If the HR policy permits the employee to surrender the car with his employer, then definitely there would not be any additional GST burden on the employee.

But what would be the GST implication, if employee has to compulsorily buyback the vehicle or if the policy allows him to sell the vehicle to friends/relatives of the employee.

As explained above, in case employee is buying the car in his name, GST has to be paid on OMV, but in case the vehicle is sold to relative / friend of employee, referred by him, can employer avoid establishing OMV is also a moot question. Though, the definition of family under Section 2(49) will not cover family member / friend of employee as related person of employer, such transactions will definitely be seen by authorities as collusion between employer-employee to avoid payment of GST on OMV. Robust documentation needs to be kept by employer on record to prove OMV in such case and prove that value at which GST is discharged by employer is equal to or not less than OMV.

From the above discussion, it is clear that this area is likely to see a lot of litigation under the GST law, to the utter delight of Advocates and Consultants. The very process of determining the employer's liability could be onerous requiring a workable knowledge of accounting, provision of personal income tax and employment policies apart from GST law and it would seem that most companies are ill-equipped to handle this challenge, especially, with regard to valuation of these supplies.

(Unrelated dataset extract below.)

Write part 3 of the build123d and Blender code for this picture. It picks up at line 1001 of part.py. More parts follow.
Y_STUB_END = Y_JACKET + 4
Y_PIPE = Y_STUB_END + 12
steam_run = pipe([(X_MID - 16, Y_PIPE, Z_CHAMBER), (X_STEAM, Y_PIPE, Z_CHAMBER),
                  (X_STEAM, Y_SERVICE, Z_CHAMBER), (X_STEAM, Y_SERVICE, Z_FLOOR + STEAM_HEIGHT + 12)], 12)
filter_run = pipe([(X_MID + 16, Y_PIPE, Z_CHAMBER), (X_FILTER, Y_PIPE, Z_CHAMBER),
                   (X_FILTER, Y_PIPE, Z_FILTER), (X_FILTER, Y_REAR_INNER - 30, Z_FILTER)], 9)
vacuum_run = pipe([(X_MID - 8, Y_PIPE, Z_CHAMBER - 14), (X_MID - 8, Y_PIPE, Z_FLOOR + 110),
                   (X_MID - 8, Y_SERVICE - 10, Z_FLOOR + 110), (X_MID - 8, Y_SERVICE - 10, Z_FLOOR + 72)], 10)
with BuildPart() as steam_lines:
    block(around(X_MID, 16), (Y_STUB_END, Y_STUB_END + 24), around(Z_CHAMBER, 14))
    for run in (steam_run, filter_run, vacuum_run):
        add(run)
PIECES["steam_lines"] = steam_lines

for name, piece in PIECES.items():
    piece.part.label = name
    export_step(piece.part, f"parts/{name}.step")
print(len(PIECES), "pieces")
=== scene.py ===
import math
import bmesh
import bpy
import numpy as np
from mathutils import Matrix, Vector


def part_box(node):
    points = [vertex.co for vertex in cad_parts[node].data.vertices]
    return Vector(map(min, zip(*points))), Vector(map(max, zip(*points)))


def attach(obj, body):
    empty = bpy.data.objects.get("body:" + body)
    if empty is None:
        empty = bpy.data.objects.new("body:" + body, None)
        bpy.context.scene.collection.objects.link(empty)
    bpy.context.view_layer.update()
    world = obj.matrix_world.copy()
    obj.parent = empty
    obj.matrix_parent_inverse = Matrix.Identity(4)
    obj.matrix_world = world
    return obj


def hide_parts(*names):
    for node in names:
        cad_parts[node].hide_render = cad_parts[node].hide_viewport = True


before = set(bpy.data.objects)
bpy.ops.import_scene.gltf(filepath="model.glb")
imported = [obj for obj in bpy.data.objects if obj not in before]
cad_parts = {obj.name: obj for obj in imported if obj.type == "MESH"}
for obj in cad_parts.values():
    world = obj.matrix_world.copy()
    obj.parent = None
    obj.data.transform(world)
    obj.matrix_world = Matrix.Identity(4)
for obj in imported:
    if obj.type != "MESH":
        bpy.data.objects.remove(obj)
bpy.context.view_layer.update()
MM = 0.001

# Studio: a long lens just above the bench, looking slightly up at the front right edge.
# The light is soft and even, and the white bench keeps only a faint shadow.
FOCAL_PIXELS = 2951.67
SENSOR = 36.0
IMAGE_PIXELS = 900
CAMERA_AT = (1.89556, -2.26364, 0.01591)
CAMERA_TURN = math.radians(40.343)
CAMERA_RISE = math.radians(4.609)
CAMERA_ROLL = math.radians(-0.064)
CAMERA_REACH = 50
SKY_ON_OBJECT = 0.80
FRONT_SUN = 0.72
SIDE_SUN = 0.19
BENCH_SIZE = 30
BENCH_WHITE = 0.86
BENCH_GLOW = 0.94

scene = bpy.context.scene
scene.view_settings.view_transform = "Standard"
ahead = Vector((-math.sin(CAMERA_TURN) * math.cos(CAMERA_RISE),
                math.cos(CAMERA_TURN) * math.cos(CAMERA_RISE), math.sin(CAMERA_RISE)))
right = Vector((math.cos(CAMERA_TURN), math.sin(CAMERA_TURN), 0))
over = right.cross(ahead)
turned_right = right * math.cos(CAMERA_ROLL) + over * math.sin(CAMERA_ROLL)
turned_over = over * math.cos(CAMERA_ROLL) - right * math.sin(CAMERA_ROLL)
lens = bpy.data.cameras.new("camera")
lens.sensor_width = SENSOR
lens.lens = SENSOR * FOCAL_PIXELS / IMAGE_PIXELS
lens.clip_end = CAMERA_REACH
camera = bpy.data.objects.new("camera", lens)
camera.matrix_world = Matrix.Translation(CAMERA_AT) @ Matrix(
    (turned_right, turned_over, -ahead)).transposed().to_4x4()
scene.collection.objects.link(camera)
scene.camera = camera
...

We understand that already lot of representations have been made on Employer-employee transactions, including deleting the provision to treat the employer and employee as "related parties" and also following simple principle that once ITC is denied / blocked at first instance to employer, no GST treatment is required for providing these cars to employees / subsequent transfer of ownership to employee / any third party. This would be in the spirit of GST as well as bring ease of doing business, which is much talked but less practiced.

Hopefully, the CBEC would come out with a clarification and if need be redress the issue in the ensuing Union Budget 2018.